What is expected: Using the records below, quote only the span that opens with the line containing "Write the OpenSCAD" and closes with the line containing "engine_x = 10; // [8:1:12]", exactly and inclusively.

Excerpted data:
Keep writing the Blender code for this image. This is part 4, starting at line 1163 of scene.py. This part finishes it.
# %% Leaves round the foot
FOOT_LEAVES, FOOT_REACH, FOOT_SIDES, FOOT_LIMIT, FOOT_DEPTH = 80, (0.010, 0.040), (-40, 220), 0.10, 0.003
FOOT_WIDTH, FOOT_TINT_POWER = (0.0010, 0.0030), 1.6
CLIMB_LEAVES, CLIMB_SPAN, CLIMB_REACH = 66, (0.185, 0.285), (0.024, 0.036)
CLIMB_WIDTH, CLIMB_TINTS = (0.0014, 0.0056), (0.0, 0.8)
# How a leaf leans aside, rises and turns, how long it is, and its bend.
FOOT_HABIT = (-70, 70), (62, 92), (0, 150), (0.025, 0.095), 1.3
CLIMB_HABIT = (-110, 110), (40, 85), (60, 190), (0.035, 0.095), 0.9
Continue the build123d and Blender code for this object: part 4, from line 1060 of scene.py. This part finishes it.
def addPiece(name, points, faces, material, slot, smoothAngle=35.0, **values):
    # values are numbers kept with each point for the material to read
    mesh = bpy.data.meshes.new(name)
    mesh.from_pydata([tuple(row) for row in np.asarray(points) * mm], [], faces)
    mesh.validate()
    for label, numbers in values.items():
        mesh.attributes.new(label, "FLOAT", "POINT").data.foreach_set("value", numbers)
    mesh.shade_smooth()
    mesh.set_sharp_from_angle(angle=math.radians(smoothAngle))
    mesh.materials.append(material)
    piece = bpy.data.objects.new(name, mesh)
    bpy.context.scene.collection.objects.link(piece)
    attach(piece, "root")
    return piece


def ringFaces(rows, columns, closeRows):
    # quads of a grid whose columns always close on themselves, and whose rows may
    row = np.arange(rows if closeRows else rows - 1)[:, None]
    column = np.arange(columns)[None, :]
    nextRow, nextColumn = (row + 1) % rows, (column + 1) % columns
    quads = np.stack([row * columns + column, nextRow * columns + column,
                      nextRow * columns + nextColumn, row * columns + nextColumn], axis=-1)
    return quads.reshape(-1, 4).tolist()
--
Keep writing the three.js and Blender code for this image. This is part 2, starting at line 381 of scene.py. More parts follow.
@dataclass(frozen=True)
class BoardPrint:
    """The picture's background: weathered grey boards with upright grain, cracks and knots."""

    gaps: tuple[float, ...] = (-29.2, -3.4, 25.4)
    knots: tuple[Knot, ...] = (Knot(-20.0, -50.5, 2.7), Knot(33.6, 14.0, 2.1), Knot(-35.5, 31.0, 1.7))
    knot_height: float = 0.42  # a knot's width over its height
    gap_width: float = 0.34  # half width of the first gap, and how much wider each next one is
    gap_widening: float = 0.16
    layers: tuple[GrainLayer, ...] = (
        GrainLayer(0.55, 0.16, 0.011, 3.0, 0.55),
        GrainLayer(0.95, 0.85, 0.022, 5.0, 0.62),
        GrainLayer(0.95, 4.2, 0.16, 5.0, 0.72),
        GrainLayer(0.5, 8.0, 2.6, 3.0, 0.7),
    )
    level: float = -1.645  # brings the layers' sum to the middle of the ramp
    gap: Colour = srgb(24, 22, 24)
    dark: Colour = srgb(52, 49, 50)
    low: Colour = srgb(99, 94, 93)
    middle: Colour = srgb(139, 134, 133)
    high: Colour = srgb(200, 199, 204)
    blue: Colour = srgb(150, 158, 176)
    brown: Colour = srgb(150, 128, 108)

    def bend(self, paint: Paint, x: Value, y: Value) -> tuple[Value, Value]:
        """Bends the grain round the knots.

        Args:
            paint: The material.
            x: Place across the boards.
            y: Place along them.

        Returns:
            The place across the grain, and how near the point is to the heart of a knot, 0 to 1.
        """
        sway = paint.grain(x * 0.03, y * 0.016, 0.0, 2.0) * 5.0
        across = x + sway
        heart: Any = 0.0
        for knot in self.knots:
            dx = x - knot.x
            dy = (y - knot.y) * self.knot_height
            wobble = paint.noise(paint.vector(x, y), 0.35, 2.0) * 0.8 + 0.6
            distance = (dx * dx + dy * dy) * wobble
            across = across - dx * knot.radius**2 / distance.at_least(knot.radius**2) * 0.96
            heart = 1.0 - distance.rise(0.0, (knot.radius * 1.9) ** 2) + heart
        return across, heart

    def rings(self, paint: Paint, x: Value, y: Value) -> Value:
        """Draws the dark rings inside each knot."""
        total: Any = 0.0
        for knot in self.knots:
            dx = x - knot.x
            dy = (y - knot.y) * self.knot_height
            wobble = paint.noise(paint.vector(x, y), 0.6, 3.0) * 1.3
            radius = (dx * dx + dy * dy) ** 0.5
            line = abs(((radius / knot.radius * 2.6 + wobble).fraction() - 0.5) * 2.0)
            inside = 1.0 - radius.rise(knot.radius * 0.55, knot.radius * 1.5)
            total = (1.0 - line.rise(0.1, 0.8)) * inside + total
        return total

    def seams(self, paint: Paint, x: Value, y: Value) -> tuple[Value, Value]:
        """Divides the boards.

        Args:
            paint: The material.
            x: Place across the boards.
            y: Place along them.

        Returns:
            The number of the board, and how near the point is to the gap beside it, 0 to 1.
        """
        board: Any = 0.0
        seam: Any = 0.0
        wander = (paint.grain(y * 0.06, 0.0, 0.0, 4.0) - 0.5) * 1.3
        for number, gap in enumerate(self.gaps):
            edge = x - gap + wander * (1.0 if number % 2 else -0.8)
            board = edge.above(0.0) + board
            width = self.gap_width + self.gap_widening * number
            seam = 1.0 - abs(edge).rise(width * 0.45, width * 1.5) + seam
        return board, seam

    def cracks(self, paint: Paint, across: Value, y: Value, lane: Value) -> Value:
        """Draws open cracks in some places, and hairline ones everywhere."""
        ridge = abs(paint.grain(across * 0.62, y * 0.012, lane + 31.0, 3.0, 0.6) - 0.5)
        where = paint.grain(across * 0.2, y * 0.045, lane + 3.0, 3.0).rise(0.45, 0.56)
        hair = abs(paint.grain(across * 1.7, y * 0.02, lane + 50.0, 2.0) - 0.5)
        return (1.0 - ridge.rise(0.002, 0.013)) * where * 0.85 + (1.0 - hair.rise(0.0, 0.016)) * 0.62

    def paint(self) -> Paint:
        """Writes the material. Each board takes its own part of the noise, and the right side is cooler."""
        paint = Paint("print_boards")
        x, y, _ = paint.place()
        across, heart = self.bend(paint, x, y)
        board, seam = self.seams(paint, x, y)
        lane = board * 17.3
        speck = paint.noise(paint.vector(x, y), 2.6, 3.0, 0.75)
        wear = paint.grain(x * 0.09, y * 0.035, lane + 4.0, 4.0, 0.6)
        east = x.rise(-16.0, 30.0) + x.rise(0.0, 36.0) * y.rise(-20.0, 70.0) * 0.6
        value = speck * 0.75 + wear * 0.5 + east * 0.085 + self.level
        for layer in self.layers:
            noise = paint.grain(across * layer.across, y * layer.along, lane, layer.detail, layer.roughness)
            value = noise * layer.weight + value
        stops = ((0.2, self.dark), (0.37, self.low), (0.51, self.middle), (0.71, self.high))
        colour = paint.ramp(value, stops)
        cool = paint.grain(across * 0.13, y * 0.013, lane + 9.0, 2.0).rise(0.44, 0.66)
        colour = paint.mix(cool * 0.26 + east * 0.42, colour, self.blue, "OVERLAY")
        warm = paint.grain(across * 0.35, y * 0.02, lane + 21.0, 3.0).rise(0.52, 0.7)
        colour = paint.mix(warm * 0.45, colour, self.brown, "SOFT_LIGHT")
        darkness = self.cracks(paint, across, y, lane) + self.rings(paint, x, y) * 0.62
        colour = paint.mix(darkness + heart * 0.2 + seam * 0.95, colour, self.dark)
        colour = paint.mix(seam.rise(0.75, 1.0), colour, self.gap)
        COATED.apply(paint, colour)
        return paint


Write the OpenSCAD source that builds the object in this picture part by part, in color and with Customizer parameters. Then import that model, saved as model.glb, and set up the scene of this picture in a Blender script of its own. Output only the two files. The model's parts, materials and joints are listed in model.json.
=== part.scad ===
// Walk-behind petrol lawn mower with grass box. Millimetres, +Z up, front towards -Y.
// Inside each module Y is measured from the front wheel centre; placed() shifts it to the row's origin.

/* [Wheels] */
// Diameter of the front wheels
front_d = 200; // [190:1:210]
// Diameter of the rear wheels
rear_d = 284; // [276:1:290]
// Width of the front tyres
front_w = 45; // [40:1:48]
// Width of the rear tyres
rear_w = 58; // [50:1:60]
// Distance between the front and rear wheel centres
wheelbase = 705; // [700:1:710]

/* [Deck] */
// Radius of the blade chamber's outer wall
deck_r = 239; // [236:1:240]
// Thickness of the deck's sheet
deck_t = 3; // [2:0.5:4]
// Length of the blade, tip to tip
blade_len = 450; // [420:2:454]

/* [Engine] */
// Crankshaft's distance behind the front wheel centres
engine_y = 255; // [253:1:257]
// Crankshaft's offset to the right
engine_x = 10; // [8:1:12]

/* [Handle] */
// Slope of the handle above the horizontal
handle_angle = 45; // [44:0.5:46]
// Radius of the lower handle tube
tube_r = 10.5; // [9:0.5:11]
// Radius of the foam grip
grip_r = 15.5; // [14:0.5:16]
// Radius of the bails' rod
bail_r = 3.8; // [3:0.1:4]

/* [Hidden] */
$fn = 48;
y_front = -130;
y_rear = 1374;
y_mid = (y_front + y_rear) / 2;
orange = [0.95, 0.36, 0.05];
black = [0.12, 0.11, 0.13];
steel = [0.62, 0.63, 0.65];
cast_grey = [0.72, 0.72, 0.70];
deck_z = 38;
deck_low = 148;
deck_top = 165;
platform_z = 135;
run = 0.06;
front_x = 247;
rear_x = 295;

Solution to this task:
Write the OpenSCAD source that builds the object in this picture part by part, in color and with Customizer parameters. Then import that model, saved as model.glb, and set up the scene of this picture in a Blender script of its own. Output only the two files. The model's parts, materials and joints are listed in model.json.
=== part.scad ===
// Walk-behind petrol lawn mower with grass box. Millimetres, +Z up, front towards -Y.
// Inside each module Y is measured from the front wheel centre; placed() shifts it to the row's origin.

/* [Wheels] */
// Diameter of the front wheels
front_d = 200; // [190:1:210]
// Diameter of the rear wheels
rear_d = 284; // [276:1:290]
// Width of the front tyres
front_w = 45; // [40:1:48]
// Width of the rear tyres
rear_w = 58; // [50:1:60]
// Distance between the front and rear wheel centres
wheelbase = 705; // [700:1:710]

/* [Deck] */
// Radius of the blade chamber's outer wall
deck_r = 239; // [236:1:240]
// Thickness of the deck's sheet
deck_t = 3; // [2:0.5:4]
// Length of the blade, tip to tip
blade_len = 450; // [420:2:454]

/* [Engine] */
// Crankshaft's distance behind the front wheel centres
engine_y = 255; // [253:1:257]
// Crankshaft's offset to the right
engine_x = 10; // [8:1:12]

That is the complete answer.